Ce qui frappe en cette scène est la froideur ambiante, alors que tout le monde devrait être à la fête. Il s’agit de donner une image particulière de ce qui se passe dans le Nord, de ce que ressentent les deux fiancés – de la tristesse, du mécontentement, de la défiance, de la jalousie -, et de créer un contraste avec la scène du carnaval à laquelle on assistera lorsque Giovanni sera en Sicile. Une grande partie du film baigne dans la même atmosphère.
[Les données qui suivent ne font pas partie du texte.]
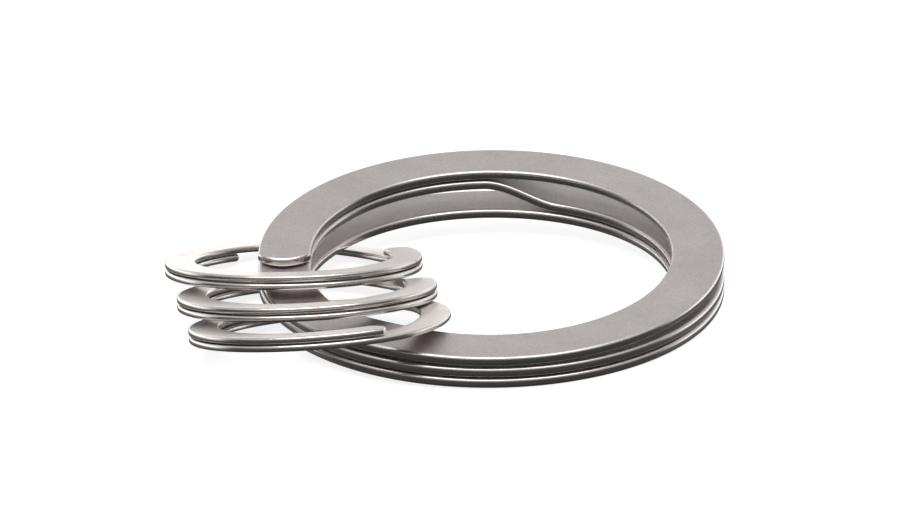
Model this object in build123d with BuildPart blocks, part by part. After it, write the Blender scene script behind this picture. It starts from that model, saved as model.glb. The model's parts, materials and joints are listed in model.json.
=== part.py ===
from build123d import *

import os
from math import cos, degrees, radians, sin

# Split key ring: one large split ring of three turns, with three small split rings
# threaded on its left limb.  All sizes are in millimetres and degrees.
# Angles round a ring are counter-clockwise from +X, seen from above.  Every strip is
# wound clockwise from its upper free end, so its angles fall along the strip.

# ---- Driving dimensions: the large ring ----
RING_OUTER_DIAMETER = 34.0
STRIP_WIDTH = 3.86
STRIP_THICKNESS = 0.72
EDGE_RADIUS = 0.26          # tumbled round of the strip's long edges
UPPER_PITCH = 0.85          # first turn to second turn, in the flat upper pair
LOWER_PITCH = 0.84          # second turn to third turn, in the leaning lower pair
LOWER_DROP = 1.72           # top turn to the lower pair, on the ring's axis
LOWER_LEAN = 2.76           # lean of the lower pair, down at the back
UPPER_TIP = 184.0           # angle of the lifting end
LOWER_TIP = -869.0          # angle of the bottom end, three turns later
UPPER_STEP = (-114.0, -163.0)   # first turn steps down and passes under the lifting end
CROOK_STEP = (-268.0, -292.0)   # sharp crook from the upper pair to the lower pair
LOWER_STEP = (-505.0, -573.0)   # second turn steps down and becomes the third
LEAF_ROOT = 40.0            # where the opening part of the top turn bends
LEAF_GAP = 0.03             # parting gap between the opening part and the rest
TIP_NOSE = 2.3              # radius of the rounded free ends

# ---- Driving dimensions: the small rings ----
SMALL_OUTER_DIAMETER = 18.9
SMALL_WIDTH = 2.23
SMALL_THICKNESS = 0.48
SMALL_EDGE_RADIUS = 0.18
SMALL_PITCH = 0.58
SMALL_NOSE = 1.3
SMALL_CROSSOVER = 93.0      # angle over which the strip crosses from upper to lower turn

# Each small ring lies on the left limb of the large one: bearing and reach of its
# centre from the large ring's axis, height over the top turn's face, tilt (front rim
# up), roll (right rim up), the angle of its upper free end in its own plane, and how
# far its lower free end stands from the upper one.
SMALL_RINGS = {
    "small_ring_upper": (168.4, 14.78, -2.47, 18.5, 0.9, 29.0, 93.0),
    "small_ring_middle": (197.1, 14.0, -1.46, 18.9, 2.5, 20.0, 93.0),
    "small_ring_lower": (220.2, 16.2, -0.59, 19.5, 3.9, -56.0, 140.0),
}

# ---- How the object lies on a table ----
LIE_BACK_UP = 5.54          # the back of the large ring stands up by this
LIE_LEFT_UP = 1.15          # and its left side by this
LIE_ORIGIN = (3.50, 1.21, 4.145)  # centre of the top turn's face above the table

STEP_SECTIONS = 9

# ---- Derived dimensions ----
RING_RADIUS = (RING_OUTER_DIAMETER - STRIP_WIDTH) / 2
SMALL_RADIUS = (SMALL_OUTER_DIAMETER - SMALL_WIDTH) / 2
LARGE_STRIP = (STRIP_WIDTH, STRIP_THICKNESS, EDGE_RADIUS)
SMALL_STRIP = (SMALL_WIDTH, SMALL_THICKNESS, SMALL_EDGE_RADIUS)

lie = Location(LIE_ORIGIN, (LIE_BACK_UP, LIE_LEFT_UP, 0))
first_turn = Plane(lie * Location((0, 0, -STRIP_THICKNESS / 2)))
second_turn = first_turn.offset(-UPPER_PITCH)
lower_pair = Plane(lie * Location((0, 0, -STRIP_THICKNESS / 2 - LOWER_DROP), (-LOWER_LEAN, 0, 0)))
third_turn = lower_pair.offset(-LOWER_PITCH)


def direction(plane, angle):
    """Unit vector at an angle in a turn's plane."""
    return plane.x_dir * cos(radians(angle)) + plane.y_dir * sin(radians(angle))


def section_plane(plane, radius, angle):
    """Plane across a flat turn: x points outwards, the normal along the strip."""
    outwards = direction(plane, angle)
    return Plane(plane.origin + outwards * radius, x_dir=outwards, z_dir=direction(plane, angle - 90))


def step_plane(upper, lower, radius, start, end, share):
    """Plane across the strip where it steps from one turn's plane to another's."""

    def place(part_way):
        angle = start + (end - start) * part_way
        weight = part_way * part_way * (3 - 2 * part_way)
        above = upper.origin + direction(upper, angle) * radius
        below = lower.origin + direction(lower, angle) * radius
        outwards = direction(upper, angle) * (1 - weight) + direction(lower, angle) * weight
        return above * (1 - weight) + below * weight, outwards

    little = 1e-4
    centre, outwards = place(share)
    along = place(share + little)[0] - place(share - little)[0]
    return Plane(centre, x_dir=outwards, z_dir=along)


def strip_section(plane, strip):
    """Section of a flat strip with rounded edges, drawn on a plane across it."""
    width, thickness, edge_radius = strip
    with BuildSketch(plane) as section:
        RectangleRounded(width, thickness, edge_radius)
    return section.sketch


def add_turn(plane, radius, strip, start, end):
    """Add a flat stretch of strip, clockwise from start to end, to the open part."""
    section = strip_section(section_plane(plane, radius, start), strip)
    axis = Axis(plane.origin, -plane.z_dir)
    revolve(profiles=section.faces(), axis=axis, revolution_arc=start - end)


def add_step(upper, lower, radius, strip, step):
    """Add the stretch where the strip steps from one turn down to the next."""
    start, end = step
    planes = [section_plane(upper, radius, start)]
    for index in range(1, STEP_SECTIONS - 1):
        planes.append(step_plane(upper, lower, radius, start, end, index / (STEP_SECTIONS - 1)))
    planes.append(section_plane(lower, radius, end))
    loft(sections=[strip_section(plane, strip).face() for plane in planes])


def nose_plane(plane, radius, tip, nose, way):
    """Plane at the centre of a free end's round: y points to the tip."""
    centre_angle = tip - way * degrees(nose / radius)
    outwards = direction(plane, centre_angle)
    centre = plane.origin + outwards * radius
    return Plane(centre, x_dir=outwards * way, z_dir=plane.z_dir)


def round_end(plane, radius, strip, tip, nose, way):
    """Cut a free end to a round nose; way is 1 for the upper end and -1 for the lower."""
    width, thickness, _ = strip
    with BuildSketch(nose_plane(plane, radius, tip, nose, way)) as waste:
        Rectangle(2 * width, 3 * nose, align=(Align.CENTER, Align.MIN))
        Circle(nose, mode=Mode.SUBTRACT)
    extrude(waste.sketch, amount=thickness / 2 + 0.04, both=True, mode=Mode.SUBTRACT)


# ---- Large ring: the part of the top turn that opens, from its free end to its root ----
with BuildPart() as opening_turn:
    add_turn(first_turn, RING_RADIUS, LARGE_STRIP, UPPER_TIP + 1, LEAF_ROOT)
    round_end(first_turn, RING_RADIUS, LARGE_STRIP, UPPER_TIP, TIP_NOSE, 1)
opening_turn.part.label = "large_ring_opening_turn"

# ---- Large ring: the rest of the coil, down to the bottom end ----
leaf_gap_angle = degrees(LEAF_GAP / RING_RADIUS)
with BuildPart() as large_ring:
    add_turn(first_turn, RING_RADIUS, LARGE_STRIP, LEAF_ROOT - leaf_gap_angle, UPPER_STEP[0])
    add_step(first_turn, second_turn, RING_RADIUS, LARGE_STRIP, UPPER_STEP)
    add_turn(second_turn, RING_RADIUS, LARGE_STRIP, UPPER_STEP[1], CROOK_STEP[0])
    add_step(second_turn, lower_pair, RING_RADIUS, LARGE_STRIP, CROOK_STEP)
    add_turn(lower_pair, RING_RADIUS, LARGE_STRIP, CROOK_STEP[1], LOWER_STEP[0])
    add_step(lower_pair, third_turn, RING_RADIUS, LARGE_STRIP, LOWER_STEP)
    add_turn(third_turn, RING_RADIUS, LARGE_STRIP, LOWER_STEP[1], LOWER_TIP - 1)
    round_end(third_turn, RING_RADIUS, LARGE_STRIP, LOWER_TIP, TIP_NOSE, -1)
large_ring.part.label = "large_ring"

os.makedirs("parts", exist_ok=True)
export_step(opening_turn.part, "parts/large_ring_opening_turn.step")
export_step(large_ring.part, "parts/large_ring.step")

# ---- Small rings: one strip of nearly two turns each ----
for name, (bearing, reach, height, tilt, roll, upper_tip, tips_apart) in SMALL_RINGS.items():
    centre = (reach * cos(radians(bearing)), reach * sin(radians(bearing)), height)
    middle = Plane(lie * Location(centre, (-tilt, -roll, 0)))
    upper = middle.offset(SMALL_PITCH / 2)
    lower = middle.offset(-SMALL_PITCH / 2)
    crossover = (upper_tip + SMALL_CROSSOVER - 360, upper_tip - 360)
    lower_tip = upper_tip + tips_apart - 720
    with BuildPart() as small_ring:
        add_turn(upper, SMALL_RADIUS, SMALL_STRIP, upper_tip + 1, crossover[0])
        add_step(upper, lower, SMALL_RADIUS, SMALL_STRIP, crossover)
        add_turn(lower, SMALL_RADIUS, SMALL_STRIP, crossover[1], lower_tip - 1)
        round_end(upper, SMALL_RADIUS, SMALL_STRIP, upper_tip, SMALL_NOSE, 1)
        round_end(lower, SMALL_RADIUS, SMALL_STRIP, lower_tip, SMALL_NOSE, -1)
    small_ring.part.label = name
    export_step(small_ring.part, f"parts/{name}.step")
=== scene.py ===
"""Split key ring: a large split ring of three turns with three small split rings on its left limb.

Each ring is made the way the real one is: a flat blank of spring strip is cut to length, its
free ends are rounded, its edges are tumbled round, and the blank is wound into its coil.
Lengths are in millimetres and angles in degrees until a mesh or a place is handed to Blender.
"""

import json
import logging
import math
from dataclasses import dataclass, field
from enum import Enum

import bmesh
import bpy
import numpy as np
from mathutils import Euler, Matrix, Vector

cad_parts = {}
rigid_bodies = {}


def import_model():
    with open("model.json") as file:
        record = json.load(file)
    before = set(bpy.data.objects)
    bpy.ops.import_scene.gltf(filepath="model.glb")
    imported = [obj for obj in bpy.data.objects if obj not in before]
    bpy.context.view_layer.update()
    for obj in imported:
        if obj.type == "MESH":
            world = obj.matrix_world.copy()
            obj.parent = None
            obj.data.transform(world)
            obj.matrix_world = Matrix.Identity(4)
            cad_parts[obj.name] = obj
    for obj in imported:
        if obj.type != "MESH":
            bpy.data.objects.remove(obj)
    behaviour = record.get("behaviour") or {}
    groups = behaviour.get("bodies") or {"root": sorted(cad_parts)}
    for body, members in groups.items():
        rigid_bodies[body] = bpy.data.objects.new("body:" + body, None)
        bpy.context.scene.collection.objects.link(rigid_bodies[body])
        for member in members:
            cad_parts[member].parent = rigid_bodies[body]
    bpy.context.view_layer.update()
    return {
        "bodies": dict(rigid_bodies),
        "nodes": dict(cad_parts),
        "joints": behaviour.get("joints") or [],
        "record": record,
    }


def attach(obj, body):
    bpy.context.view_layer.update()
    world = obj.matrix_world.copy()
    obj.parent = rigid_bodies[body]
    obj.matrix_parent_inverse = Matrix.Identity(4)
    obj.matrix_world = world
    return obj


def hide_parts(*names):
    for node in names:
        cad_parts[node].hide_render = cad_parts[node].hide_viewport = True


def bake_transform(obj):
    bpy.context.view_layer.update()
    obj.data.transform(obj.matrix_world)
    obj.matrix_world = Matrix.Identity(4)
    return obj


MM = 0.001
LOG = logging.getLogger("split_key_ring")

# How the object lies on the table, as the top turn's lean.
LIE_BACK_UP = 5.54
LIE_LEFT_UP = 1.15

NOISE_RANGE = {"From Min": 0.3, "From Max": 0.7}    # nearly all of a noise texture's values
POLISH_AND_SHEEN_DEPTH = 0.4    # depth below a face where the edge is full, in edge radii: its polished roughness, and its lighter colour that is a painted highlight
SHARP_ANGLE = 60.0      # a blank's edges sharper than this are rounded
SMOOTH_ANGLE = 40.0     # a finished strip is shaded smooth below this
LEVEL_MM = 1e-4         # points nearer in height or length than this count as level
SMALL_SHARE = 1e-4      # share of a stretch over which its direction is measured


def linear(hex_colour: str) -> tuple[float, float, float, float]:
    """Turn an sRGB hex colour into linear red, green, blue and alpha.

    Args:
        hex_colour: Six hex digits after a hash.

    Returns:
        The linear colour with an alpha of 1.
    """
    parts = [int(hex_colour[i:i + 2], 16) / 255 for i in (1, 3, 5)]
    return (*[p / 12.92 if p <= 0.04045 else ((p + 0.055) / 1.055) ** 2.4 for p in parts], 1.0)


def add_node(tree: bpy.types.NodeTree, kind: str, settings: dict | None = None,
             links: dict | None = None) -> bpy.types.Node:
    """Add a node with its settings and its incoming links.

    Args:
        tree: The node tree.
        kind: The node's type name.
        settings: Values by attribute name, or by input socket name or number.
        links: Output sockets by the input socket name or number they feed.

    Returns:
        The new node.
    """
    node = tree.nodes.new(kind)
    for key, value in (settings or {}).items():
        if isinstance(key, str) and hasattr(node, key):
            setattr(node, key, value)
        else:
            node.inputs[key].default_value = value
    for key, socket in (links or {}).items():
        tree.links.new(socket, node.inputs[key])
    return node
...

On a parfois l’impression de voir l’une de ces œuvres des années soixante venues du bloc communiste, comme ceux de la « Vague noire » (École de Prague, cinéma yougoslave…).
Mais il ne faut pas s’y tromper : Olmi sait être empathique, intimiste ; il propose un film qui est aussi très intérieur, proche du cœur des êtres qu’il place devant son objectif.

Une deuxième partie montre l’installation de Giovanni en Sicile, son travail en usine, sa découverte de la région. L’ouvrier est assez clairement – même si Olmi ne donne pas toujours dans l’explicite… cela lui a été reproché, mais c’est ce qui fait le charme, la force paradoxale de son film – un étranger pour ceux qui se trouvent sur place. La Sicile et ses habitants sont des étrangers pour lui. Les gens du Nord, ceux qui ont installé et fréquentent l’usine où travaille Giovanni, sont méprisants vis-à-vis de la population de l’extrême Sud de la Péninsule. Que l’on se reporte à ce que dit le chauffeur transportant quelques passagers, dont le protagoniste, de l’aéroport à l’hôtel où celui-ci va loger quelques jours, avant de se trouver un logement personnel. Le chauffeur fustige les paysans et les locaux qui ne savent pas se comporter correctement sur les routes. Que l’on se reporte à ce que dit à Giovanni l’un de ses collègues de travail à propos de ce qu’il considère être la difficulté, voire l’incapacité des gens du cru à s’adapter au monde industriel – à la modernisation du pays, donc.

Quand certains commentateurs veulent donner une idée du film à ceux qui les lisent, ils mettent au cœur de ce qui est censé être son récit les retrouvailles entre Giovanni et Liliana. Probablement parce que, globalement, Les Fiancés présente peu d’événements prégnants, singuliers. Mais elles ne concernent que sa dernière partie, elles arrivent assez tardivement, à travers les lettres échangées – des écrits visualisés de façon particulière et relativement originale – ou un appel téléphonique.
Des images mentales, des flash-back qui pourraient aussi avoir la dimension de flash-foward, d’images-désir, montrent des moments de bonheur partagé… ce qui change quelque peu la dimension du film en sa conclusion. Et puis, il y a ce beau plan de Giovanni, souriant comme il ne l’est pas souvent au cours du film – le personnage est plutôt taciturne, triste -, se laissant bercer par des vagues. Un mouvement positif, une forme de purification concernant ce personnage peuvent être ressentis par le spectateur. Nous n’utiliserons cependant pas le vocabulaire de Jérôme Picant, qui, dans son texte sur Les Fiancés, évoque une « rédemption » du personnage masculin [1]. Le terme a une connotation trop religieuse à notre goût. Ou disons que, à notre avis, il n’est peut-être pas utilisé avec les précautions nécessaires. Olmi n’est pas Rossellini, même si on peut penser à ce dernier, et, par exemple, à Europe ’51, lorsque l’on voit, dans Les Fiancés, des plans d’usine… lorsque l’on pense à tout ce qui passe par le regard, le regard qui découvre ce qui est autre, dans cette oeuvre d’Olmi.

Quand le film est sur le point de finir, et alors que Giovanni parle au téléphone avec Liliana, un orage gronde. Le fiancé explique à la fiancée que, dans cette région où la chaleur le fait souffrir, c’est bon signe. Le spectateur ne le prendra pas forcément ainsi et ne considérera pas Les Fiancés comme se terminant sur une note absolument optimiste… La vie continue…

[1] « la Rédemption dans l’exil : la communication dans I Fidanzati (Les Fiancés) », in Ermanno Olmi, Études Cinématographiques, n°187/193, Lettres Modernes/Minard, Paris, 1992.
L’analyse de Picant ne manque pas d’intérêt. On pourra s’y reporter, entre autres pour les remarques qu’il fait sur la figure de l’enfant dans ce film.